— START OF Provided information —
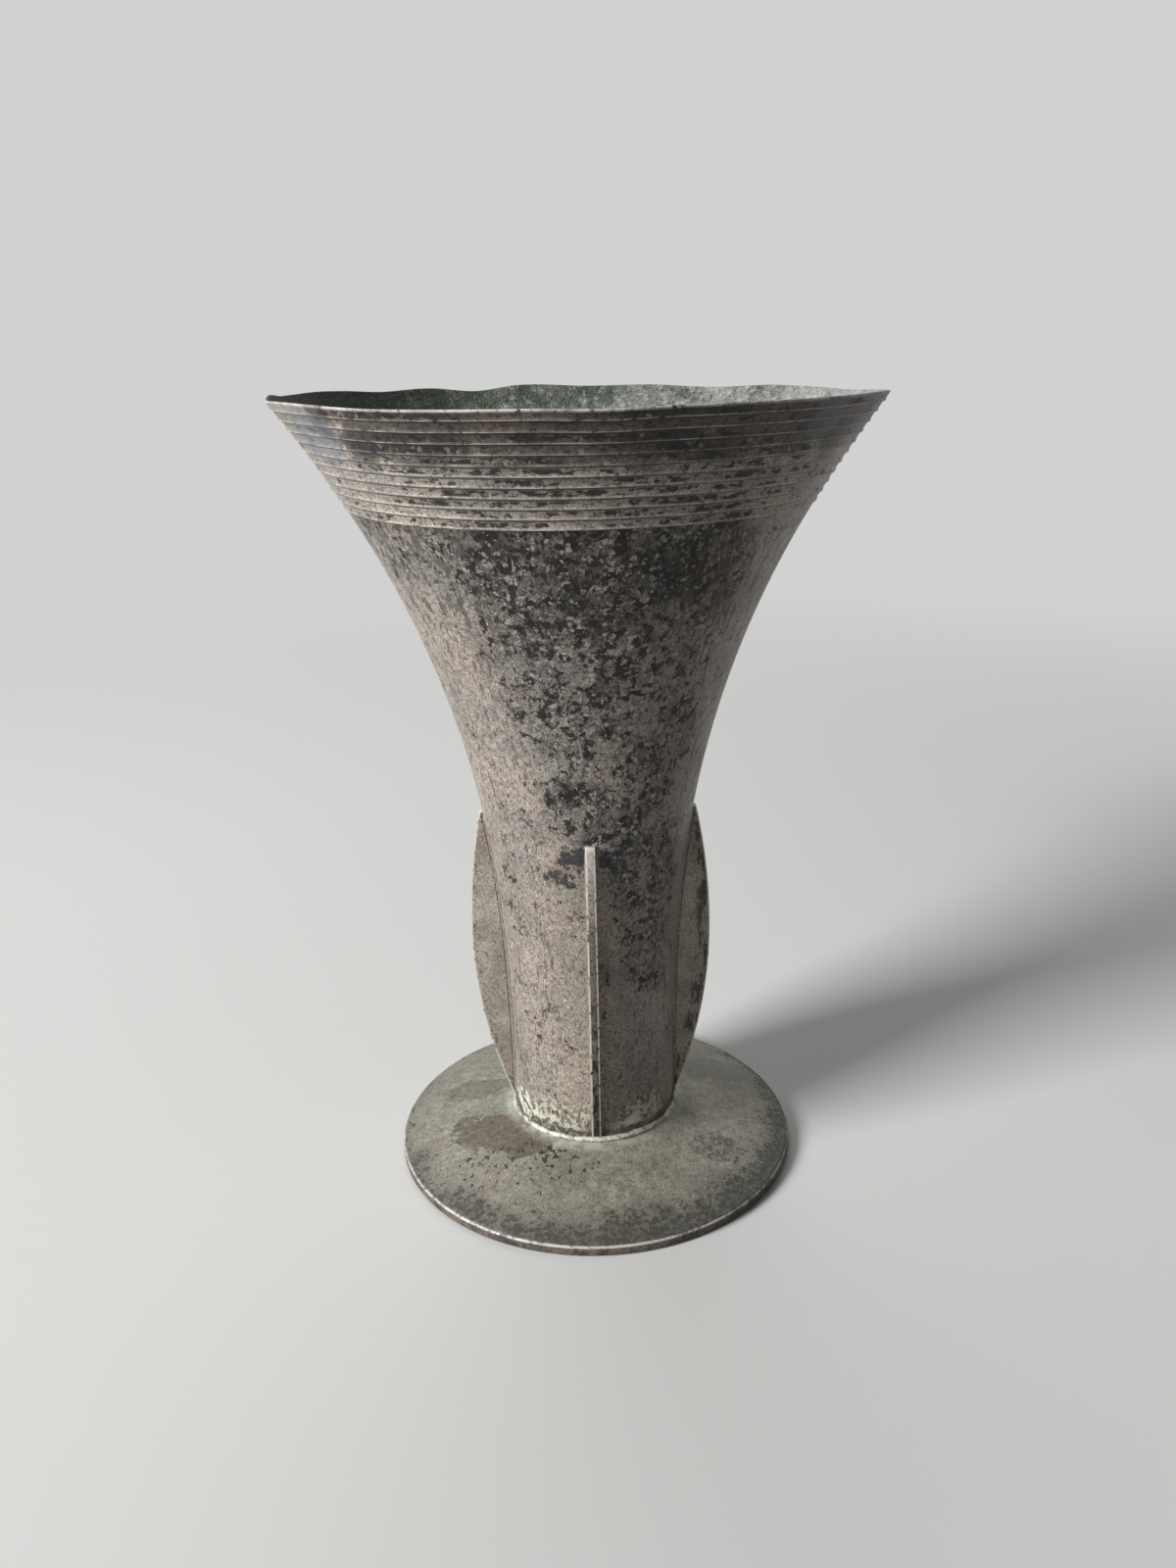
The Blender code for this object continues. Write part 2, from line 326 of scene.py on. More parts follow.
def bend_rim(shell, heights):
    """Pulls the rim up and down where it has been knocked."""
    for azimuth, reach, rise in RIM_WAVES:
        places = corners_of(shell)
        around = np.degrees(np.arctan2(places[:, 0], -places[:, 1])) - azimuth
        near = np.abs((around + 180) % 360 - 180) < RIM_GRIP
        pick(shell, shell.data.vertices, near & (heights > VASE_HEIGHT - RING_PITCH / 2))
        bpy.ops.transform.translate(value=(0, 0, rise * MM), use_proportional_edit=True,
                                    proportional_edit_falloff="SMOOTH", proportional_size=reach * MM)
        leave()


def make_shell(outside, rings, lining):
    """The spun shell, which keeps each vertex's height from before the bends for the rings' finish."""
    shell = turn("trumpet_body", shell_section(), SHELL_TURN_STEPS)
    for finish in (outside, rings, lining):
        shell.data.materials.append(finish)
    middles = np.zeros(len(shell.data.polygons) * 3)
    shell.data.polygons.foreach_get("center", middles)
    x, y, height = middles.reshape(-1, 3).T
    wall_middle = np.array([flare_offset(z, -SHELL_THICKNESS / 2) for z in height])
    outer_kinds = np.where(height > RINGS_BASE_HEIGHT - RING_PLATE_START * RING_PITCH, 1, 0)
    kinds = np.where(np.hypot(x, y) < wall_middle, 2, outer_kinds)
    shell.data.polygons.foreach_set("material_index", kinds.astype(np.int32))
    turned_heights = corners_of(shell)[:, 2]
    shell.data.attributes.new("turned_height", "FLOAT", "POINT").data.foreach_set("value", turned_heights)
    bend_rim(shell, turned_heights)
    finish_piece(shell, "trumpet_shell", SHELL_ANGLE)


# Foot

def foot_section():
    """The upper side outwards, the edge band with both its roundings, then the hollow underside inwards."""
    edge_start = FOOT_RADIUS - FOOT_TOP_ROUNDING
    radii = [BARREL_RADIUS + (edge_start - BARREL_RADIUS) * t ** FOOT_ROW_CROWDING
             for t in spaced(0, 1, FOOT_ROWS)]
    points = [(r, foot_top(r)) for r in radii]
    points += arc(edge_start, FOOT_EDGE_HEIGHT - FOOT_TOP_ROUNDING, FOOT_TOP_ROUNDING, pi / 2, 0)[1:]
    points += arc(FOOT_RADIUS - FOOT_BASE_ROUNDING, FOOT_BASE_ROUNDING, FOOT_BASE_ROUNDING, 0, -pi / 2)
    hollow = FOOT_RADIUS - FOOT_EDGE_WIDTH
    points += [(hollow, 0.0), (hollow, FOOT_HOLLOW_EDGE)]
    points += [(r, foot_top(r) - FOOT_THICKNESS) for r in reversed(radii) if r < hollow]
    return points


def make_foot(plate):
    foot = turn("foot_dish", foot_section(), FOOT_TURN_STEPS)
    foot.data.materials.append(plate)
    finish_piece(foot, "foot")


# Fins

def fin_outline():
    """The crescent seen from its side: outer edge upwards, rounded top, root down."""
    foot = FIN_FOOT_HEIGHT - SEAT_GAP
    round_start = FIN_TOP_HEIGHT - FIN_TOP_ROUNDING
    edge = [(fin_edge(z), z) for z in spaced(foot, round_start, 2 * FIN_ROWS)]
    edge += arc(fin_edge(round_start) - FIN_TOP_ROUNDING, round_start, FIN_TOP_ROUNDING, 0, pi / 2)[1:]
    root = [(flare_offset(z, -FIN_SINK), z) for z in spaced(FIN_TOP_HEIGHT, foot, FIN_ROWS)]
    return [(r, -FIN_THICKNESS / 2, z) for r, z in edge + root]


def make_fins(plate):
    """One crescent plate with rounded outer arrises, and a copy of it for each side."""
    fin = draw_outline("crescent", fin_outline())
    edit(fin)
    bpy.ops.mesh.edge_face_add()
    bpy.ops.mesh.extrude_region_move(TRANSFORM_OT_translate={"value": (0, FIN_THICKNESS, 0)})
    clean_up()
    leave()
    places = corners_of(fin)
    outside = [r > flare_offset(z, FIN_FOOT_WIDTH / 2) for r, _, z in places]
    arrises = []
    for line in fin.data.edges:
        a, b = line.vertices
        across = abs(places[a][1] - places[b][1])
        arrises.append(outside[a] and outside[b] and across < FIN_THICKNESS / 2)
    pick(fin, fin.data.edges, arrises, "EDGE")
    bpy.ops.mesh.bevel(offset=FIN_ARRIS, segments=3, affect="EDGES", profile=0.5, clamp_overlap=True)
    clean_up()
    bpy.ops.mesh.select_mode(type="VERT")
    leave()
    fin.data.materials.append(plate)
    for quarter, side in enumerate(SIDES):
        finish_piece(turned_copy(fin, "crescent_" + side, quarter), "fin_" + side)
    bpy.data.objects.remove(fin)


# Solder

def make_foot_solder(solder):
    """The bead in the corner between foot and shell, uneven as it was run by hand."""
    deselect_all()
    bpy.ops.mesh.primitive_torus_add(major_radius=NECK_RADIUS + BEAD_OUT, minor_radius=BEAD_RADIUS,
                                     major_segments=FOOT_TURN_STEPS, minor_segments=SOLDER_SIDES,
                                     location=(0, 0, FOOT_NECK_HEIGHT + BEAD_RISE))
    bead = bpy.context.object
    bead.name = bead.data.name = "solder_bead"
    fix_in_place()
    clouds = bpy.data.textures.new("uneven_bead", "CLOUDS")
    clouds.noise_scale = BEAD_LUMP_SIZE
    uneven = bead.modifiers.new("uneven", "DISPLACE")
    uneven.texture = clouds
    uneven.texture_coords = "GLOBAL"
    uneven.strength = BEAD_LUMP_HEIGHT
    bpy.ops.object.modifier_apply(modifier="uneven")
    bead.data.materials.append(solder)
    finish_piece(bead, "foot_solder_ring", pi)


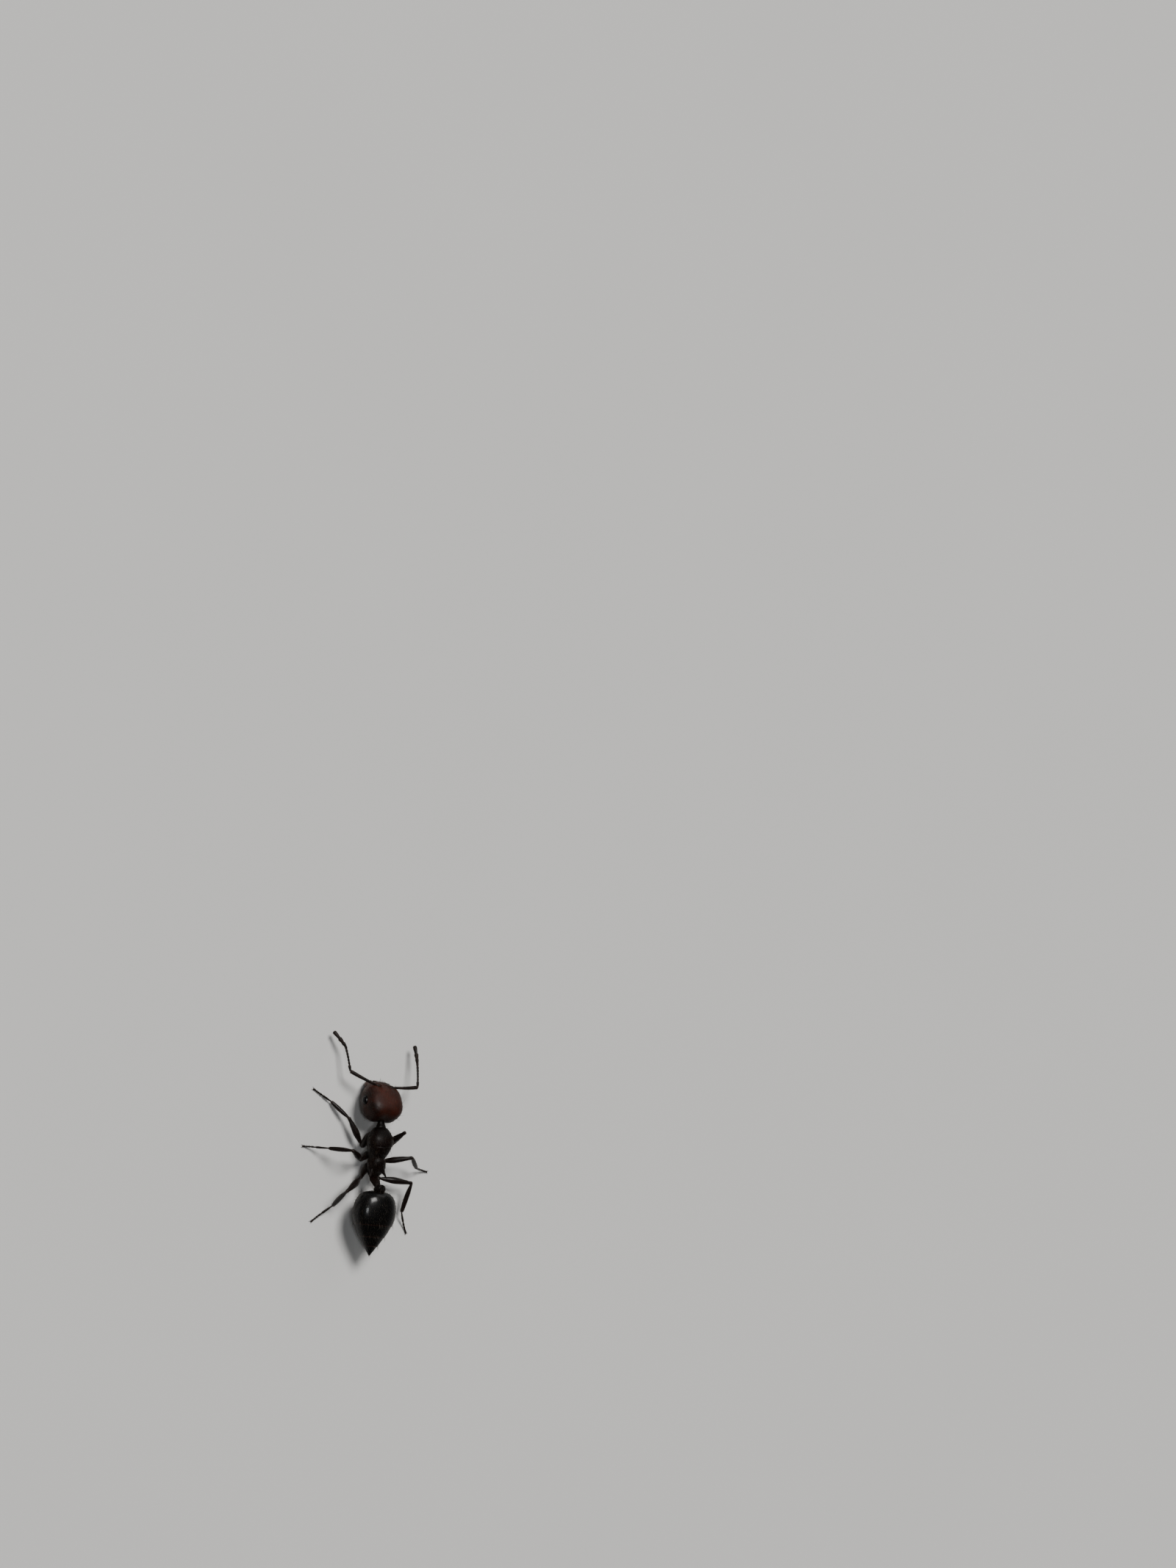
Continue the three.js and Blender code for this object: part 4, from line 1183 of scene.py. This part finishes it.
def lights():
    """A soft window high ahead, a weaker one low ahead, and a small lamp above the left."""
    lamp("window", (0.09, -0.54, 1.0), size=0.7, power=37, tint=(1.0, 0.99, 0.97))
    lamp("front", (-0.46, -0.79, 0.45), size=1.0, power=4, tint=(1.0, 0.98, 0.95))
    lamp("left", (0.44, 0.03, 0.9), size=0.25, power=4.5, tint=(0.95, 0.98, 1.0))


def pale_room():
    """A room that dims towards its ceiling, with a backdrop as pale as the floor."""
    world = bpy.data.worlds.new("pale_room")
    world.use_nodes = True
    tree = world.node_tree
    tree.nodes.clear()
    way = add(tree, "ShaderNodeTexCoord")
    height = add(tree, "ShaderNodeSeparateXYZ", links={"Vector": way.outputs["Generated"]})
    walls = add(tree, "ShaderNodeMapRange", {"interpolation_type": "SMOOTHSTEP", "From Min": -0.05,
                                             "From Max": 0.55, "To Min": 0.3, "To Max": 0.045},
                {"Value": height.outputs["Z"]})
    dim = add(tree, "ShaderNodeBackground", {"Color": ROOM_LIGHT}, {"Strength": walls})
    backdrop = add(tree, "ShaderNodeBackground", {"Color": colour("backdrop"), "Strength": 1.35})
    ray = add(tree, "ShaderNodeLightPath")
    seen = add(tree, "ShaderNodeMixShader",
               links={0: ray.outputs["Is Camera Ray"], 1: dim, 2: backdrop})
    add(tree, "ShaderNodeOutputWorld", links={"Surface": seen})
    bpy.context.scene.world = world


def camera():
    """Looks down from the ant's left, with the ant low and to the left of the middle."""
    lens, sensor = 100.0, 36.0
    tilt, lean = math.radians(32), math.radians(5.7)
    depth = 0.1242  # metres from the ant
    left, below = 0.13416, 0.23505  # the ant from the middle, in shares of the picture's height
    towards = Vector((math.sin(tilt), 0, math.cos(tilt)))
    level, ahead = Vector((-math.cos(tilt), 0, math.sin(tilt))), Vector((0, -1, 0))
    right = level * math.cos(lean) + ahead * math.sin(lean)
    up = ahead * math.cos(lean) - level * math.sin(lean)
    straight = Matrix((right, up, towards)).transposed()
    sight = Vector((-left * sensor / lens, -below * sensor / lens, -1))
    swing = Vector((0, 0, -1)).rotation_difference(sight.normalized())
    data = bpy.data.cameras.new("camera")
    data.lens, data.sensor_width, data.sensor_fit = lens, sensor, "AUTO"
    data.clip_start, data.clip_end = 0.005, 10
    target = Vector((FRAME_ZERO[0], FRAME_ZERO[1], 0.75 * MM))
    bpy.context.scene.camera = aimed("camera", data, target + towards * depth * sight.length,
                                     straight.to_quaternion() @ swing.inverted())


camera()
floor()
lights()
pale_room()
head()
trunk()
petiole()
postpetiole()
for plate in range(4):
    gaster_plate(plate)
for pair in LEGS:
    for name in SIDES:
        leg(pair, name)
head_hair()
trunk_hair()
gaster_hair()
leg_hair()
feeler_hair()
— END OF Provided information —
### Exercise directions
Write out every line from the entries where "code" appears.

### Expected output
The Blender code for this object continues. Write part 2, from line 326 of scene.py on. More parts follow.
Continue the three.js and Blender code for this object: part 4, from line 1183 of scene.py. This part finishes it.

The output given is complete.